Esta progressão instintiva, que é ao mesmo tempo defensiva, não serve à célere deslocação que exigem distintos serviços caninos como a detecção, a defesa e o socorro, considerando o alarme atempado, o rondar doméstico, o particular de casas, de propriedades, e o resgate e salvamento de pessoas, onde as reduções ou acelerações de marcha indevidas tanto poderão colocar em risco a vida das pessoas como a dos animais, as primeiras pela demora de socorro e os últimos por denunciarem a sua presença e não evoluírem conforme o necessário. Para que isso aconteça cabe ao condicionamento um importante papel, o de substituir o periclitante andar instintivo canino pelo seguro caminhar útil, algo só possível pela experiência directa e feliz que o treino oferece mediante a solução de um sem número de obstáculos que providenciam soluções acertadas e que dispensam a transição de andamentos. A mudança de andamentos naturais, ligada intimamente ao instinto de sobrevivência e à predação, a grosso modo à defesa e ao ataque, acontece maioritariamente pela redução do andamento intermédio, dos quais se destaca o passo de andadura, tão apreciado nos cães caçadores, mas que é de pouco préstimo nas disciplinas cinotécnicas que dispensam a actividade cinegética (1).
Assim, urge condicionar os cães num andamento que seja ao mesmo tempo constante e célebre, capaz de ser mais duradouro e eficaz, o que aponta indubitavelmente para a marcha (2) e para o seu desenvolvimento, o que impedirá a entrada desenfreada a galope e a opção desmotivante oferecida pelo passo, substituindo-os quando necessário pelo galope cadenciado ou pela redução da cadência de marcha, andamentos que possibilitam uma progressão mais segura, silenciosa e menos visível – mais dissimulada, benefício inalcançável pelos cães que são jogados em quintais, que privados de ensino e de preparação específica, jamais abandonarão a sua primitiva progressão instintiva que irá vulnerabilizá-los no desempenho das suas tarefas defensivas, pormenor que raramente passa pela cabeça dos seus proprietários. Como nem sempre temos ao nosso dispor um cenário de catástrofe para os cães de resgate e salvamento e não podemos antever todos os condicionalismos ambientais, geográficos e arquitectónicos que os cães de guarda irão enfrentar, somos obrigados a valer-nos de obstáculos tácticos que os reproduzam essas dificuldades e auxiliem na sua solução. Esta sim é verdadeira razão pela qual tanto insistimos nos obstáculos.

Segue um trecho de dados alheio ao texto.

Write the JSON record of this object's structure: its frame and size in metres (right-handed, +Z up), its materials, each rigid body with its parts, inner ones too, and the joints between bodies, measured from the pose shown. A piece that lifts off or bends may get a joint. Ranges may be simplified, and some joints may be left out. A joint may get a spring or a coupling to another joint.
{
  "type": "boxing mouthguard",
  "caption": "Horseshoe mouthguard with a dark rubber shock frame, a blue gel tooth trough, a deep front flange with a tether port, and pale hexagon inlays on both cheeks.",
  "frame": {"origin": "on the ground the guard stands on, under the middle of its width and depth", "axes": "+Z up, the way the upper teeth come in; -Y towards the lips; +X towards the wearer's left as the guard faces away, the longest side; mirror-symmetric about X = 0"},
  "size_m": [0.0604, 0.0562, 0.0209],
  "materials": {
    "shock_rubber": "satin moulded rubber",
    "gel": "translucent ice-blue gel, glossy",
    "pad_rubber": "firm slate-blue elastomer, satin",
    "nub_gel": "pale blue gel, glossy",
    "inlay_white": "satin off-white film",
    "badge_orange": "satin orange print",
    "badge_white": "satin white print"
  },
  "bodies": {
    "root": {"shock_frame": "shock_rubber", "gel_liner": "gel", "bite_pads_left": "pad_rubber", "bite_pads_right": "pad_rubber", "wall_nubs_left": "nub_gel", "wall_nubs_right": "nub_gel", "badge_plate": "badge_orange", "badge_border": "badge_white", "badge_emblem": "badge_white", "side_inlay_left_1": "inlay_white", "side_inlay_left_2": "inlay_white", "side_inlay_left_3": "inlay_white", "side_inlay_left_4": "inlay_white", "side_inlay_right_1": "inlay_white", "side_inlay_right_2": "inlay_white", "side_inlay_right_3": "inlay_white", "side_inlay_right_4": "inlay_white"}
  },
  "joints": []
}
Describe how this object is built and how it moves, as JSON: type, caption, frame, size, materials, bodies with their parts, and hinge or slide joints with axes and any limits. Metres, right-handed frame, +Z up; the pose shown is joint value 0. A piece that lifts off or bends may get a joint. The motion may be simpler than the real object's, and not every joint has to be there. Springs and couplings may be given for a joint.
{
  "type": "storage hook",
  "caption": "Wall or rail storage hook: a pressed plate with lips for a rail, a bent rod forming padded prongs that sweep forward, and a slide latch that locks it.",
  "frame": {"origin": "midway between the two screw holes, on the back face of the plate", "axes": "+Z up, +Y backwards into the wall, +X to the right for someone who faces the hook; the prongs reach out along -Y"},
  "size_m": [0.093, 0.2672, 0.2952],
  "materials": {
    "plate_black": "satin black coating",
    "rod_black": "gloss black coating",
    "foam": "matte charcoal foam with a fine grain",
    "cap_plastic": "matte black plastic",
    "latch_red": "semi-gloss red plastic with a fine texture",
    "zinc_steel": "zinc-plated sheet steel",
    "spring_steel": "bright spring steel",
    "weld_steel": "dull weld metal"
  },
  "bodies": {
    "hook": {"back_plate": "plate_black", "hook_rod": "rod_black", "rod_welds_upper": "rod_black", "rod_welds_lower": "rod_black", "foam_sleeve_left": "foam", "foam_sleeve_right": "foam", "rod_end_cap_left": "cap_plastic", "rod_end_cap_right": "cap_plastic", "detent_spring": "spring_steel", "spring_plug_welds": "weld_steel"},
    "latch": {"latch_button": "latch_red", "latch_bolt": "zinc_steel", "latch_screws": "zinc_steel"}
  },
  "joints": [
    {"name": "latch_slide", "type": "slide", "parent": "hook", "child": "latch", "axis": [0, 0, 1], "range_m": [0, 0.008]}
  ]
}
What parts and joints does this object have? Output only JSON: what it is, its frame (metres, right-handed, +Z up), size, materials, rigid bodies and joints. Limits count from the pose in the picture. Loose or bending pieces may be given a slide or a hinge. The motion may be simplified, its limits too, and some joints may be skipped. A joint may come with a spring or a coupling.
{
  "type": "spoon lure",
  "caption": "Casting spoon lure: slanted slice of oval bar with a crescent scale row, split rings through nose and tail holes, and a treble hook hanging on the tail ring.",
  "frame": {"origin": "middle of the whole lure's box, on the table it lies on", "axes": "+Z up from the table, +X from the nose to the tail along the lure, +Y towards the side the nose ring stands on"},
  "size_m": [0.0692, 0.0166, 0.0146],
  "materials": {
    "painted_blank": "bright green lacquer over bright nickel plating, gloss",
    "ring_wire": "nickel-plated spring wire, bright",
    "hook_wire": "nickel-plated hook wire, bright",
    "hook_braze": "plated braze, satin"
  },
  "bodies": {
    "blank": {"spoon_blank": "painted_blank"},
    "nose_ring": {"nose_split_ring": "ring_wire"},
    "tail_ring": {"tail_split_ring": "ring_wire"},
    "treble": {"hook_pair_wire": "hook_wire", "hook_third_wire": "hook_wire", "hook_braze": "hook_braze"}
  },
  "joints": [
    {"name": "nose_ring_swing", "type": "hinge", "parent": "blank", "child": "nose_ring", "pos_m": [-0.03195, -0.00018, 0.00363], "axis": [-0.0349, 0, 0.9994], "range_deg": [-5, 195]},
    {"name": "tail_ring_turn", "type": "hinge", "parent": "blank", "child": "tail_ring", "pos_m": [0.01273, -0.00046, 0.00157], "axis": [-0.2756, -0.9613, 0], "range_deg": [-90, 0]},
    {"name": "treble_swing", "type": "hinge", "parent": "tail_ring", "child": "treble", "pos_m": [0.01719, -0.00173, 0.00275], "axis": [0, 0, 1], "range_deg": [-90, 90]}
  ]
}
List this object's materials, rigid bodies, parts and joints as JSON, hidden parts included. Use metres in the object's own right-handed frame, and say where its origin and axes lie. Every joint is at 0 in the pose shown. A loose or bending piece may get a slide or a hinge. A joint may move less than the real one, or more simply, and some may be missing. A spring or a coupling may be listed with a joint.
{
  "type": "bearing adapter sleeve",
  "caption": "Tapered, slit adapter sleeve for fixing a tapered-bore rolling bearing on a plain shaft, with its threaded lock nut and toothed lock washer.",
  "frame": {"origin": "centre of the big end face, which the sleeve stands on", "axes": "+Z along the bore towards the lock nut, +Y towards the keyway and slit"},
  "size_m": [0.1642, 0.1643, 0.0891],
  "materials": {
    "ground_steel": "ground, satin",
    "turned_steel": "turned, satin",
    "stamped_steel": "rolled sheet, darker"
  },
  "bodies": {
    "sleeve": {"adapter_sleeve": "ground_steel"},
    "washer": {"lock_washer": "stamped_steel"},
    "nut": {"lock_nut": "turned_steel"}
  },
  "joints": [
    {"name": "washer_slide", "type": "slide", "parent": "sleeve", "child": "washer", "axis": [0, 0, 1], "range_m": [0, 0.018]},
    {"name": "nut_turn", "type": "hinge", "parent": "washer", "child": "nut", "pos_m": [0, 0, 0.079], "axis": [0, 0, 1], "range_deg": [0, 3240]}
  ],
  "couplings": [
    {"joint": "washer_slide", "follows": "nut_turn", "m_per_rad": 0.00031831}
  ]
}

(1)O Passo de Andadura é uma marcha intermédia entre o passo e a marcha, tornado genético nalgumas raças caçadoras caninas e próprio de alguns bracóides. Consiste na adiantamento em simultâneo do anterior e do posterior do mesmo lado, andamento silencioso que é próprio para os cães de levante. (2)Andamento natural equivalente ao trote dos cavalos, caracterizado pela convergência do anterior e posterior do mesmo lado.